Let $G \subset GL_n(\mathbb{R})$ be a compact Lie group. Let $\mathfrak{g}$ be its Lie algebra, with inner product given by $\operatorname{tr} (A A^t)$. Isometrically identify $\mathfrak{g} \subset M_n(\mathbb{R})$ with $\mathbb{R}^n$. Let $B(t)$ be the usual Brownian motion on $\mathfrak{g}$ under this identification. Using $ \exp : \mathfrak{g} \to G$, we can get a stochastic process, $\exp (B(t))$ on $G$, which looks reasonably like a Brownian motion starting at the identity matrix.

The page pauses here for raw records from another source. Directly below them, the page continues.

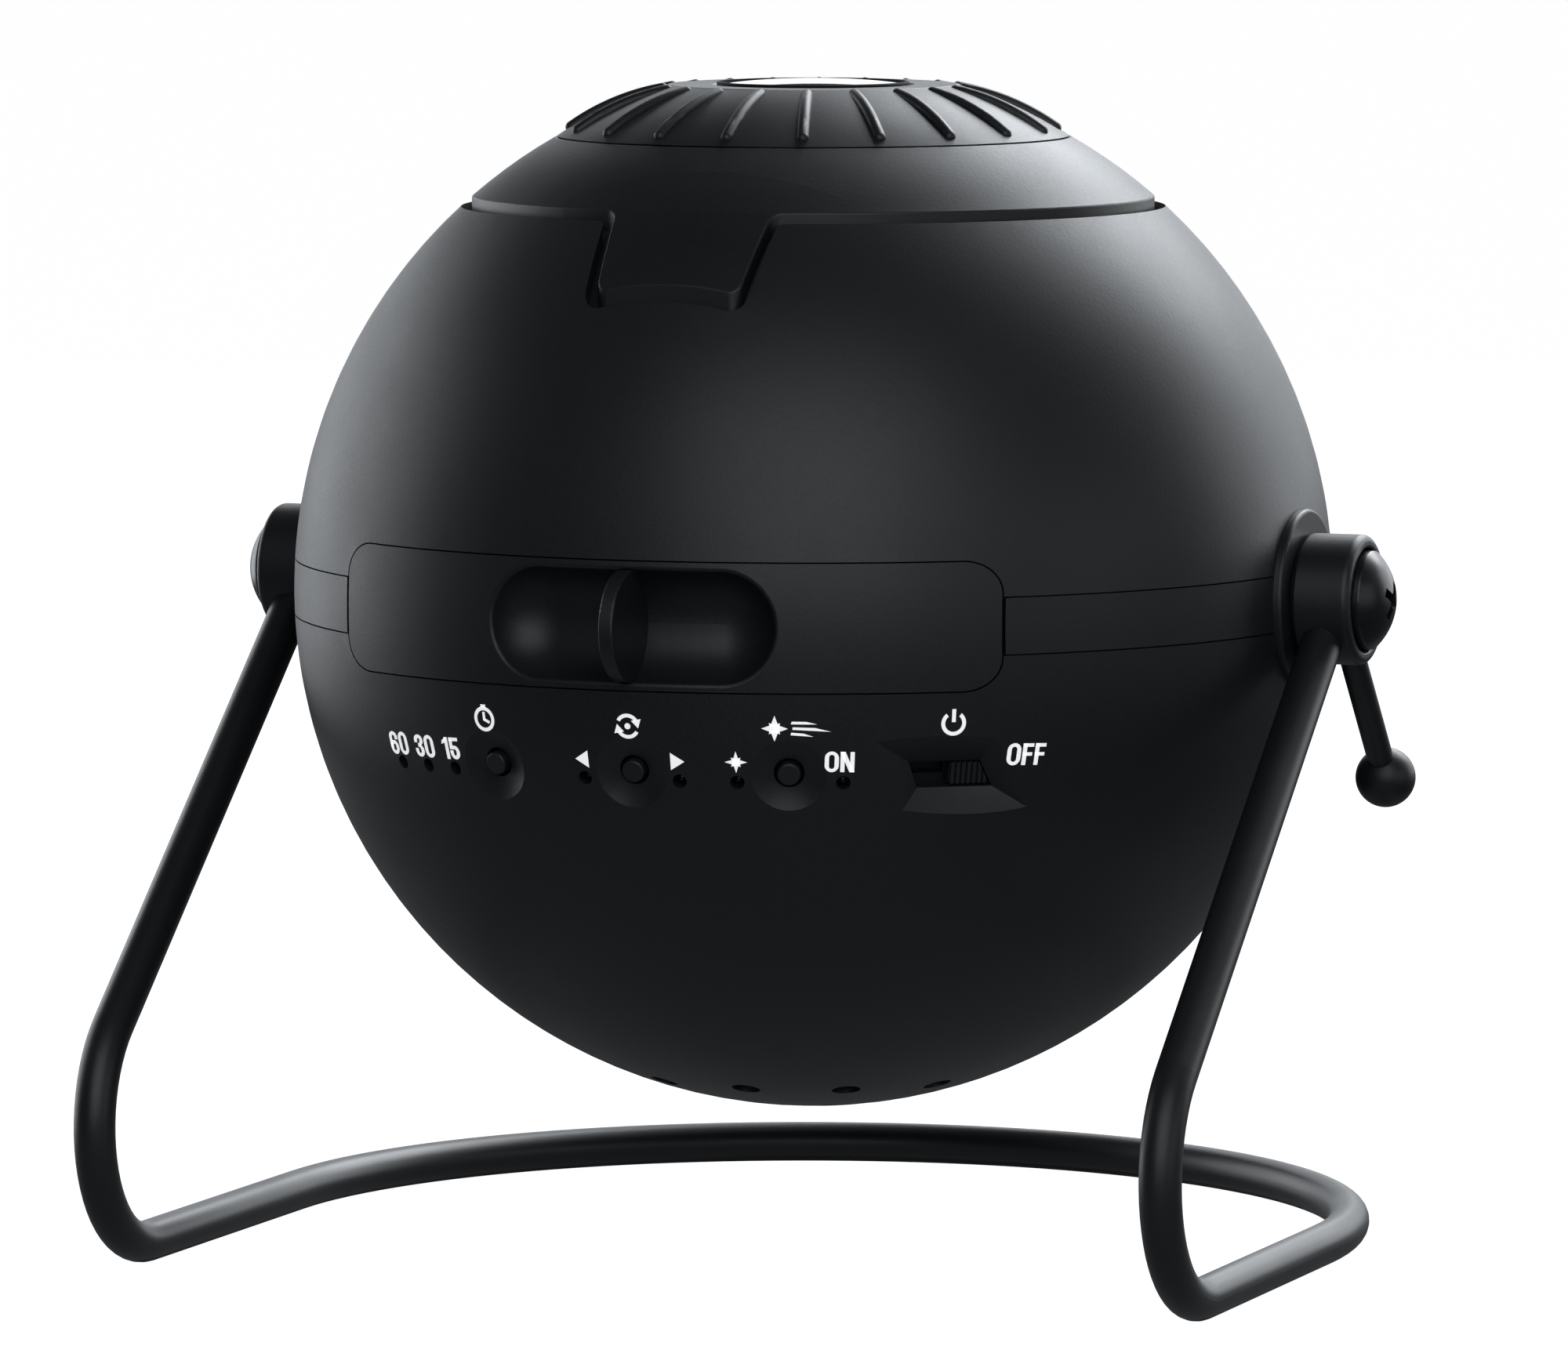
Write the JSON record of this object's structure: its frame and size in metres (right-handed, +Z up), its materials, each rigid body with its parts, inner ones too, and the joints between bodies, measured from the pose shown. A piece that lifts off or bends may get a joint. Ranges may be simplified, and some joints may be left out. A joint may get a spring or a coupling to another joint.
{
  "type": "planetarium projector",
  "caption": "Globe-shaped home star projector that tilts in a bent-rod stand, with a focus ring on top, a front disc drawer, buttons and a power slider.",
  "frame": {"origin": "on the table, straight below the middle of the overall box; the globe's tilt axis is 89.7 mm above the table", "axes": "+Z up; +X to the right along the tilt axis, the longest extent; the front, with the drawer and buttons, faces -Y"},
  "size_m": [0.166, 0.1508, 0.1586],
  "materials": {
    "aluminium": "satin",
    "black_gloss": "glossy black",
    "black_plastic": "fine-grained satin black",
    "black_steel": "satin black paint",
    "board_green": "solder mask",
    "brass": "machined",
    "clear_glass": "coated, clear",
    "disc_film": "dark film between clear sheets",
    "steel": "zinc plated",
    "white_plastic": "satin white"
  },
  "bodies": {
    "stand": {"stand_rod": "black_steel", "collar_right": "black_plastic", "collar_left": "black_plastic"},
    "clamp_foot": {"clamp_pad": "brass"},
    "clamp_screw": {"clamp_stem": "black_steel", "clamp_ball": "black_plastic"},
    "globe": {"pivot_screw_right": "black_gloss", "pivot_screw_left": "black_gloss", "pivot_plate_right": "black_plastic", "pivot_plate_left": "black_plastic", "pivot_washer_right": "white_plastic", "pivot_washer_left": "white_plastic", "upper_shell": "black_plastic", "lower_shell": "black_plastic", "equator_band": "black_plastic", "shell_screws": "steel", "top_cover": "black_plastic", "focus_sleeve": "black_plastic", "upper_deck": "black_plastic", "deck_posts": "brass", "deck_screws": "steel", "chassis_plate": "black_plastic", "tray_rails": "black_plastic", "drive_motor": "steel", "lamp_tube": "black_plastic", "condenser_lens": "clear_glass", "lamp_board": "aluminium", "lamp_led": "white_plastic", "heat_sink": "aluminium", "control_board": "board_green", "tact_switches": "black_gloss", "indicator_leds": "black_gloss", "slide_switch": "black_gloss", "power_inlet": "black_gloss", "meteor_lamp": "white_plastic", "meteor_bracket": "steel"},
    "focus_ring": {"focus_ring": "black_plastic"},
    "lens_barrel": {"lens_barrel": "black_plastic", "front_lens": "clear_glass", "rear_lens": "clear_glass", "rear_lens_ring": "aluminium"},
    "tray": {"tray_front": "black_plastic", "tray_frame": "black_plastic"},
    "disc": {"disc_carrier": "white_plastic", "star_disc": "disc_film", "disc_clip": "steel"},
    "drive": {"drive_shaft": "steel", "drive_pinion": "brass"},
    "timer_button": {"timer_button": "black_plastic"},
    "motion_button": {"motion_button": "black_plastic"},
    "meteor_button": {"meteor_button": "black_plastic"},
    "power_slider": {"power_slider": "black_plastic"}
  },
  "joints": [
    {"name": "globe_tilt", "type": "hinge", "parent": "stand", "child": "globe", "pos_m": [0, 0.00255, 0.0897], "axis": [1, 0, 0], "range_deg": [-60, 60]},
    {"name": "clamp_travel", "type": "slide", "parent": "stand", "child": "clamp_foot", "axis": [0, 0.6481, -0.7615], "range_m": [0, 0.0005]},
    {"name": "clamp_turn", "type": "hinge", "parent": "clamp_foot", "child": "clamp_screw", "pos_m": [0.07505, 0.01551, 0.07447], "axis": [0, 0.6481, -0.7615], "range_deg": [0, 360]},
    {"name": "focus_turn", "type": "hinge", "parent": "globe", "child": "focus_ring", "pos_m": [0, 0.00255, 0.155], "axis": [0, 0, 1], "range_deg": [-60, 60]},
    {"name": "lens_travel", "type": "slide", "parent": "globe", "child": "lens_barrel", "axis": [0, 0, 1], "range_m": [-0.0015, 0.0015]},
    {"name": "tray_slide", "type": "slide", "parent": "globe", "child": "tray", "axis": [0, -1, 0], "range_m": [0, 0.096]},
    {"name": "disc_spin", "type": "hinge", "parent": "tray", "child": "disc", "pos_m": [0, 0.00255, 0.0891], "axis": [0, 0, 1], "continuous": true},
    {"name": "drive_spin", "type": "hinge", "parent": "globe", "child": "drive", "pos_m": [0, 0.03698, 0.0891], "axis": [0, 0, 1], "continuous": true},
    {"name": "timer_press", "type": "slide", "parent": "globe", "child": "timer_button", "axis": [0.2931, 0.9185, 0.2656], "range_m": [0, 0.0006], "stiffness_N_per_m": 800, "springref_m": -0.0006},
    {"name": "motion_press", "type": "slide", "parent": "globe", "child": "motion_button", "axis": [0, 0.9641, 0.2656], "range_m": [0, 0.0006], "stiffness_N_per_m": 800, "springref_m": -0.0006},
    {"name": "meteor_press", "type": "slide", "parent": "globe", "child": "meteor_button", "axis": [-0.2931, 0.9185, 0.2656], "range_m": [0, 0.0006], "stiffness_N_per_m": 800, "springref_m": -0.0006},
    {"name": "power_slide", "type": "slide", "parent": "globe", "child": "power_slider", "axis": [-0.8151, -0.5793, 0], "range_m": [0, 0.0042]}
  ],
  "couplings": [
    {"joint": "clamp_turn", "follows": "clamp_travel", "rad_per_m": 12565},
    {"joint": "focus_turn", "follows": "lens_travel", "rad_per_m": 698.06},
    {"joint": "drive_spin", "follows": "disc_spin", "ratio": -6.1667}
  ]
}
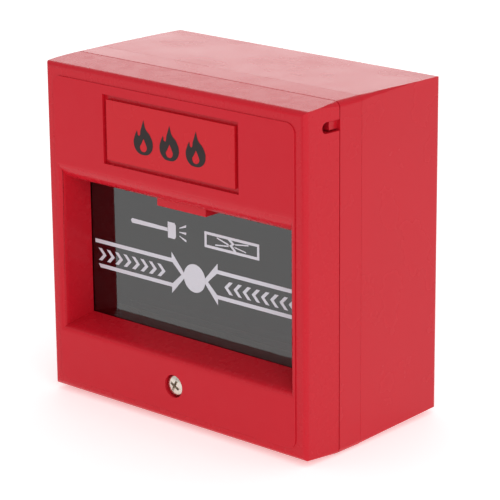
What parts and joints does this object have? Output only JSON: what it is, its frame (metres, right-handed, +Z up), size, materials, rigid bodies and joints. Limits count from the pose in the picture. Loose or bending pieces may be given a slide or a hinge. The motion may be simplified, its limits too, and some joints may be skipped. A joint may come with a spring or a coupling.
{
  "type": "break-glass fire alarm box",
  "caption": "Square red wall-mounted fire alarm box with a recessed printed glass pane, a label plate, a screwed front cover and a roller-lever switch behind the pane.",
  "frame": {"origin": "centre of the box's footprint, on the surface that its underside stands on", "axes": "+X to the right seen from the front, -Y out of the front face into the room, +Y into the wall, +Z up"},
  "size_m": [0.086, 0.05, 0.086],
  "materials": {
    "red_plastic": "smooth moulded plastic, fine texture on the front panel",
    "knockout_red": "smooth moulded plastic",
    "clear_glass": "clear, printed on its face",
    "ivory_plastic": "moulded nylon",
    "spring_steel": "drawn wire",
    "nickel_steel": "nickel plated",
    "brass": "turned",
    "black_rubber": "soft moulded rubber",
    "board_green": "solder-resist coat",
    "terminal_green": "moulded nylon",
    "black_plastic": "moulded, satin",
    "plunger_red": "moulded acetal",
    "white_nylon": "turned nylon",
    "resistor_tan": "lacquered ceramic",
    "lead_red": "wire insulation"
  },
  "bodies": {
    "base": {"back_box": "red_plastic", "middle_frame": "red_plastic", "carriage_springs": "spring_steel", "pane_pads": "black_rubber", "cover_screw_insert": "brass", "frame_screws": "nickel_steel", "frame_screw_inserts": "brass", "circuit_board": "board_green", "board_screws": "nickel_steel", "terminal_block": "terminal_green", "terminal_clamps": "brass", "terminal_screws": "nickel_steel", "terminal_pins": "brass", "alarm_resistor": "resistor_tan", "switch_case": "black_plastic", "lever_pin": "nickel_steel", "switch_terminals": "brass", "switch_screws": "nickel_steel", "switch_leads": "lead_red", "cable_grommet": "black_rubber", "bottom_knockout": "knockout_red"},
    "cover": {"front_cover": "red_plastic", "label_plate": "red_plastic"},
    "cover_screw": {"cover_screw": "nickel_steel"},
    "pane": {"glass_pane": "clear_glass", "pane_carriage": "ivory_plastic"},
    "lever": {"switch_lever": "spring_steel", "roller_pin": "nickel_steel"},
    "roller": {"lever_roller": "white_nylon"},
    "plunger": {"switch_plunger": "plunger_red"}
  },
  "joints": [
    {"name": "cover_pull", "type": "slide", "parent": "base", "child": "cover", "axis": [0, -1, 0], "range_m": [0, 0.03]},
    {"name": "cover_screw_out", "type": "slide", "parent": "cover", "child": "cover_screw", "axis": [0, -1, 0], "range_m": [0, 0.008]},
    {"name": "pane_drop", "type": "slide", "parent": "base", "child": "pane", "axis": [0, 0, -1], "range_m": [0, 0.002], "stiffness_N_per_m": 300, "springref_m": -0.004, "deforming": ["carriage_springs"]},
    {"name": "lever_swing", "type": "hinge", "parent": "base", "child": "lever", "pos_m": [-0.0085, -0.0143, 0.0645], "axis": [0, 1, 0], "range_deg": [0, 7.5]},
    {"name": "roller_spin", "type": "hinge", "parent": "lever", "child": "roller", "pos_m": [0.007, -0.0143, 0.06105], "axis": [0, 1, 0], "continuous": true},
    {"name": "plunger_travel", "type": "slide", "parent": "base", "child": "plunger", "axis": [0, 0, -1], "range_m": [0, 0.0012]}
  ],
  "couplings": [
    {"joint": "lever_swing", "follows": "pane_drop", "rad_per_m": 64.7},
    {"joint": "plunger_travel", "follows": "pane_drop", "ratio": 0.49}
  ]
}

On the other hand, I am assured that for every Riemannian manifold, the Laplacian (somehow) produces a Brownian motion. I am intimidated by this construction (not having any background in Stochastic differential equations yet). If the general Brownian motion (for $G$ with the induced metric from the embedding) was the same as the one in my first paragraph then I would be very satisfied with that little bit of understanding.
Are they the same?
(Generally there is a geodesic exponential map for Riemannian manifolds, and I guess one could pose the same question. The metric above is bi-invariant, so my memory is that they agree. I'll stick to asking for this case of Lie groups because there is a "better chance" that it is true. However, I'm also interested in answers or comments about this interpretation.)
Edit:I guess there is no particular reason for them to be the same... lot's of things look like Brownian motion, but aren't (Brownian bridges, conditioning on being near a continuous function using Levy's forgery theorem, etc.). I guess I should just learn the accepted definition.